CAD and scene scripts
::::::
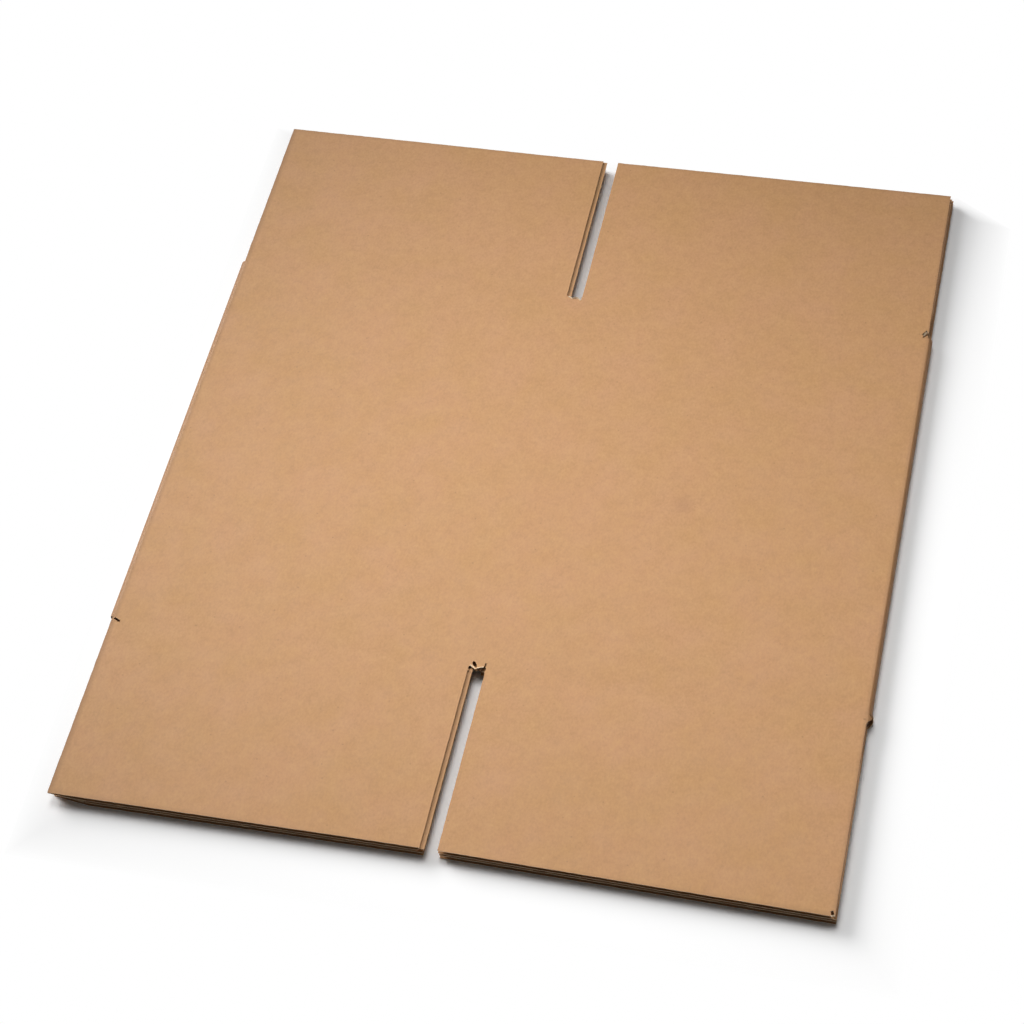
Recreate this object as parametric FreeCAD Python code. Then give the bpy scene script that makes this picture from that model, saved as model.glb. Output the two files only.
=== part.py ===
import FreeCAD, Part
import math
import os

# A slotted carton of single-wall corrugated board, folded flat as it is delivered.
# One blank is scored into four equal panels with a flap at each end of every panel.
# It is folded over at two scores and glued to itself with a narrow tab, so that it
# lies as a flat tube: an upper layer of two panels on a lower layer of two panels.
# X runs across the flutes from fold to fold, Y runs along the flutes, Z is up.
# The origin is at the middle of the underside. All sizes are in millimetres.

# Panels and flaps
PANEL_WIDTH = 207.0       # fold to middle score
PANEL_HEIGHT = 260.0      # between the two flap scores
FLAP_LENGTH = 111.3       # flap score to the flap's free end, beside the folds
FRONT_END_RAKE = 2.0      # the front flaps are this much shorter beside their slot
BACK_END_RAKE = 0.7       # the same at the back

# Corrugated board
BOARD = 3.0               # outside of one liner to outside of the other
LINER = 0.3               # each flat facing sheet
MEDIUM = 0.25             # the waved sheet between the liners
FLUTE_PITCH = 6.35        # crest to crest, nearest pitch that fills the width
CREST_WIDTH = 1.1         # flat of the wave where it is glued to a liner

# How the folded blank lies
LAYER_GAP = 1.0           # air between the upper and the lower layer
LAYER_OFFSET = 2.3        # the lower layer lies this far to the right of the upper
FLAP_SWAY = 0.4           # back flaps lie this far to the left, front flaps to the right
FOLD_HOLLOW = 1.3         # what is left open of the flute squeezed in each fold
FOLD_WEB = 0.8            # solid board between the last flute and the start of a fold

# Slots between the flaps
SLOT_WIDTH = 9.4
SLOT_CORNER = 1.2         # bevel at the inner corners of a slot
BACK_SLOT_X = -2.05       # middle of the back slot, halfway between the two layers
FRONT_SLOT_X = -0.45      # the same for the front slot
BACK_SLOT_REACH = -2.0    # slot end past its flap score, negative where it stops short
FRONT_SLOT_REACH = 2.0
FOLD_TAKE_UP = 3.4        # slot width used up where the blank bends round a fold
FOLD_END_RADIUS = 2.0     # rounded corner at each end of a fold, seen from above
KNIFE_CUT_LENGTH = 3.2    # short cut of the slotting knife into the root of a flap
KNIFE_CUT_WIDTH = 0.8

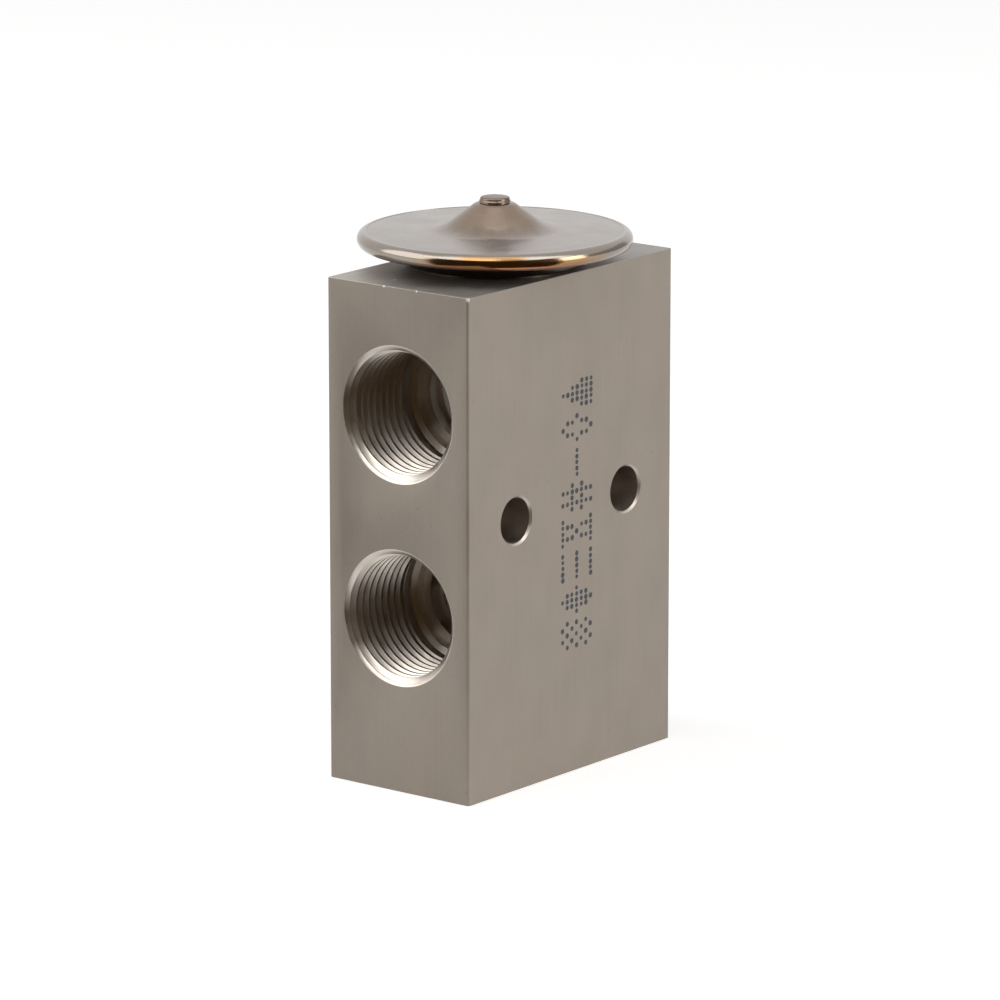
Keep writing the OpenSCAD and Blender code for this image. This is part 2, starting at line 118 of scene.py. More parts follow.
def port_place(name):
    """Where the mouth of a port lies, with Z running into the block."""
    mount = MOUNTS[name]
    inward = -Vector(mount["axis"])
    mouth = BLOCK_LOW.y if inward.y > 0 else BLOCK_HIGH.y
    return facing((mount["pos_m"][0], mouth, mount["pos_m"][2]), inward)


# Sizes and colours that a user would change

def length(name, description, default_mm):
    return FloatProperty(name=name, description=description, default=default_mm * MM,
                         min=0.0, max=2.0, soft_max=0.2, precision=5, unit="LENGTH", subtype="DISTANCE")


def share(name, description, default):
    return FloatProperty(name=name, description=description, default=default, min=0.0, max=1.0,
                         subtype="FACTOR")


def angle(name, description, default_degrees):
    return FloatProperty(name=name, description=description, default=math.radians(default_degrees),
                         min=-math.tau, max=math.tau, subtype="ANGLE", unit="ROTATION")


def colour(name, description, default):
    return FloatVectorProperty(name=name, description=description, default=default, size=3,
                               min=0.0, max=1.0, subtype="COLOR")


class ValveBlockSizes(PropertyGroup):
    """Sizes of the extruded block and its plain bores"""
    edge_radius: length("Edge radius", "Rounding of the upright edges", 0.4)
    sawn_bevel: length("Sawn bevel", "Broken edge round the sawn ends", 0.05)
    passage_radius: length("Passage radius", "Passage that leads on from a large port", 6.5)
    outlet_past: length("Outlet past axis", "How far the outlet passage runs past the valve axis", 3.5)
    inlet_passage_radius: length("Inlet passage radius", "Passage to the valve chamber", 3.0)
    bolt_sink: length("Bolt countersink", "Depth of the countersink of a cross hole", 0.3)
    neck_radius: length("Neck bore radius", "Threaded hole for the head's neck", 9.0)
    neck_depth: length("Neck bore depth", "Depth of that hole", 7.5)
    packing_radius: length("Packing recess radius", "Recess for the head's packing", 10.15)
    packing_depth: length("Packing recess depth", "Depth of that recess", 1.3)
    vent_radius: length("Vent radius", "Vapour hole from the suction passage to the head", 5.0)
    seal_depth: length("Seal recess depth", "Depth of the shaft seal's recess under the passage", 3.3)
    shaft_bore_radius: length("Shaft bore radius", "Guide bore of the sensing shaft", 3.06)
    guide_length: length("Rod guide length", "Wall between the outlet passage and the shaft's bore", 6.6)
    rod_bore_radius: length("Rod bore radius", "Guide bore of the working rod", 1.18)
    orifice_radius: length("Orifice radius", "Metering orifice", 1.8)
    orifice_length: length("Orifice length", "Length of the orifice above its seat", 2.0)
    seat_height: length("Seat height", "Height of the conical seat", 0.9)
    chamber_radius: length("Chamber radius", "Chamber of the ball and spring", 5.2)
    screw_radius: length("Screw hole radius", "Threaded hole for the adjusting screw", 6.0)
    screw_depth: length("Screw hole depth", "Depth of that hole", 4.2)
    segments: IntProperty(name="Segments", description="Facets round a bore", default=192, min=24, max=512)


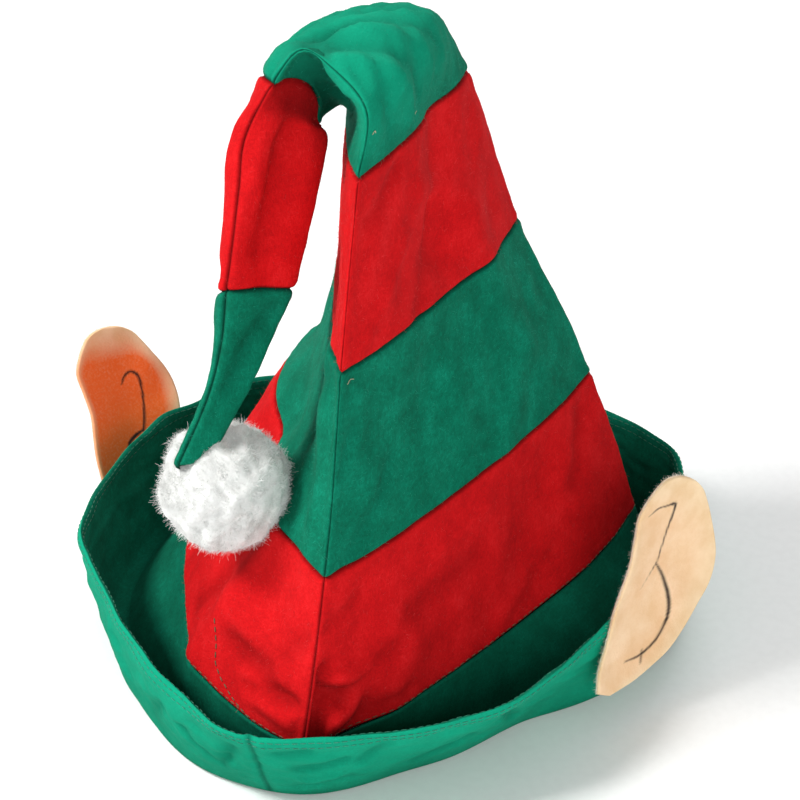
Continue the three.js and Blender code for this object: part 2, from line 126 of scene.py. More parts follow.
CROWN_ROWS: tuple[CrownRow, ...] = (
    CrownRow(0, (0.169, -0.5, 0), (0.488, 0.453, 0), (-0.453, 0.294, 0), (0.066, 0.17, 0.22)),
    CrownRow(0.5, (0.17, -0.45, 0.145), (0.43, 0.445, 0.135), (-0.42, 0.3, 0.13), (0.05, 0.15, 0.17)),
    CrownRow(1, (0.169, -0.407, 0.284), (0.355, 0.435, 0.268), (-0.355, 0.294, 0.264), (0.04, 0.14, 0.1)),
    CrownRow(1.35, (0.165, -0.37, 0.4), (0.3, 0.42, 0.37), (-0.256, 0.255, 0.36), (0.04, 0.16, 0.06)),
    CrownRow(2, (0.154, -0.313, 0.608), (0.174, 0.388, 0.56), (-0.209, 0.271, 0.552), (0.04, 0.2, 0.03)),
    CrownRow(3, (0.14, -0.22, 0.892), (0.087, 0.294, 0.856), (-0.174, 0.234, 0.784), (0.05, 0.25, 0.03)),
    CrownRow(3.3, (0.145, -0.196, 0.992), (0.0, 0.276, 0.945), (-0.116, 0.14, 0.832), (0.12, 0.2, 0.04)),
    CrownRow(3.6, (0.035, -0.168, 1.04), (-0.11, 0.2, 0.96), (-0.087, 0.047, 0.864), (0.1, 0.16, 0.04)),
    CrownRow(3.8, (-0.04, -0.154, 1.044), (-0.18, 0.07, 0.936), (-0.076, -0.014, 0.874), (0.12, 0.14, 0.06)),
    CrownRow(4, (-0.094, -0.173, 0.988), (-0.213, -0.009, 0.908), (-0.062, -0.05, 0.876), (0.12, 0.14, 0.08)),
)

TAIL_ROWS: tuple[TailRow, ...] = (
    TailRow(4.25, -0.045, 0.13, 0.11, 0.96),
    TailRow(4.5, -0.035, 0.25, 0.24, 0.93),
    TailRow(4.75, -0.035, 0.37, 0.385, 0.87),
    TailRow(5, -0.04, 0.48, 0.51, 0.8),
    TailRow(5.33, -0.06, 0.6, 0.655, 0.6),
    TailRow(5.66, -0.11, 0.75, 0.806, 0.47),
    TailRow(6, -0.23, 0.98, 1, 0.37),
)
TAIL_SEAMS: tuple[Triple, ...] = ((0, -0.95, 0.5), (-0.72, 0.4, -0.45), (0.85, 0.55, -0.05))
TAIL_FULL: Triple = (0.14, 0.14, 0.1)

FOLDS: tuple[Fold, ...] = (
    Fold((2.72, 0.05), (2.8, 0.95), 0.8, 0.11),
    Fold((2.86, 0.1), (2.88, 0.8), -0.35, 0.13),
    Fold((2.93, 1.2), (2.85, 1.9), 0.6, 0.12),
    Fold((0.12, 0.2), (0.1, 0.5), -0.5, 0.13),
    Fold((0.2, 0.1), (0.24, 0.35), 0.5, 0.14),
    Fold((0.62, 0.35), (0.7, 0.6), -1, 0.22),
    Fold((0.3, 1.3), (0.42, 1.7), -0.6, 0.2),
    Fold((0.75, 1.5), (0.7, 2.3), 0.6, 0.15),
    Fold((0.5, 2.3), (0.62, 2.9), -0.8, 0.17),
    Fold((0.3, 3.35), (0.55, 3.0), -0.1, 0.06),
    Fold((0.25, 3.6), (0.65, 3.2), 0.25, 0.06),
    Fold((0.35, 3.8), (0.75, 3.4), -0.45, 0.06),
    Fold((1.4, 0.3), (1.6, 0.8), -0.8, 0.2),
    Fold((1.5, 1.4), (1.45, 2.4), 0.8, 0.16),
    Fold((2.35, 0.4), (2.4, 1.1), -0.9, 0.2),
    Fold((2.5, 4.2), (2.55, 4.9), -0.6, 0.1),
)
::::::
## Stated exercise
Please write out the material word for word from its first line through the line holding "BACK_END_RAKE = 0.7", including both, and no line past it.

## Exercise answer
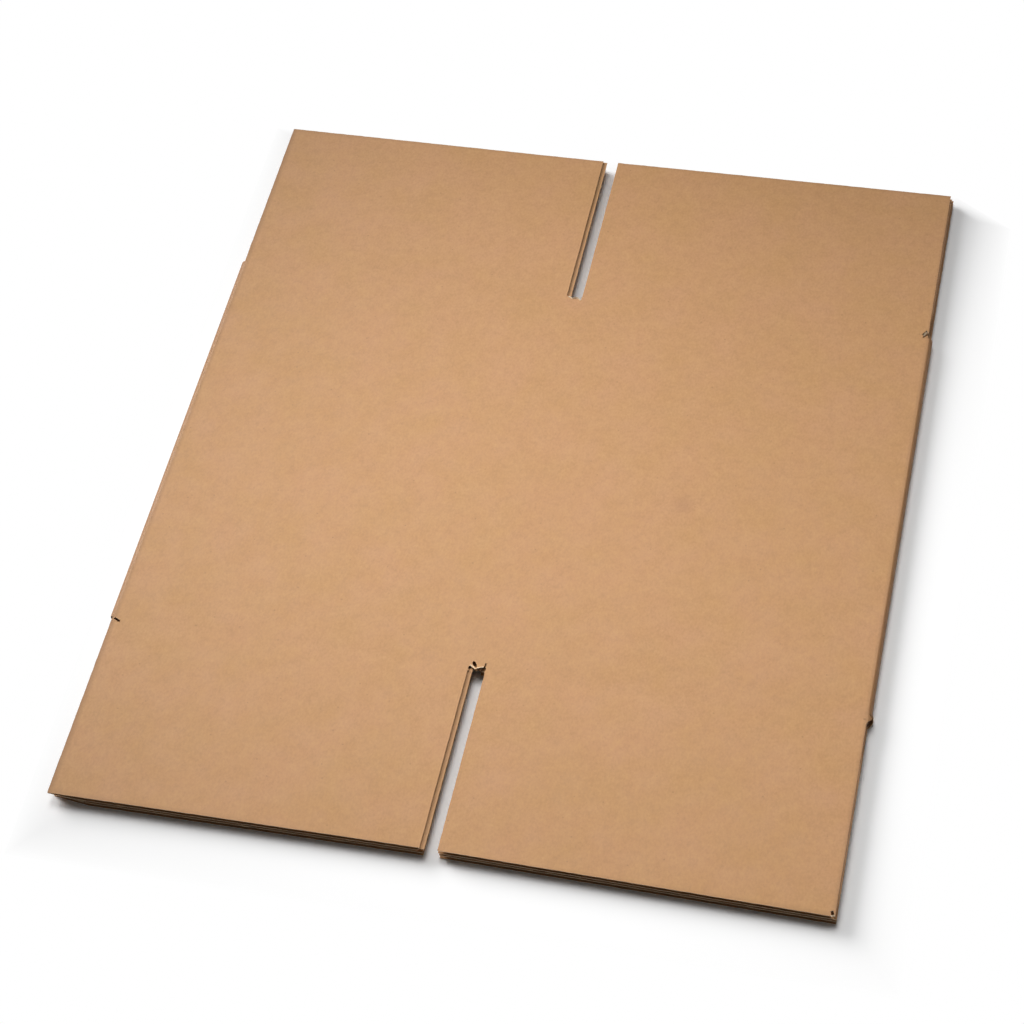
Recreate this object as parametric FreeCAD Python code. Then give the bpy scene script that makes this picture from that model, saved as model.glb. Output the two files only.
=== part.py ===
import FreeCAD, Part
import math
import os

# A slotted carton of single-wall corrugated board, folded flat as it is delivered.
# One blank is scored into four equal panels with a flap at each end of every panel.
# It is folded over at two scores and glued to itself with a narrow tab, so that it
# lies as a flat tube: an upper layer of two panels on a lower layer of two panels.
# X runs across the flutes from fold to fold, Y runs along the flutes, Z is up.
# The origin is at the middle of the underside. All sizes are in millimetres.

# Panels and flaps
PANEL_WIDTH = 207.0       # fold to middle score
PANEL_HEIGHT = 260.0      # between the two flap scores
FLAP_LENGTH = 111.3       # flap score to the flap's free end, beside the folds
FRONT_END_RAKE = 2.0      # the front flaps are this much shorter beside their slot
BACK_END_RAKE = 0.7       # the same at the back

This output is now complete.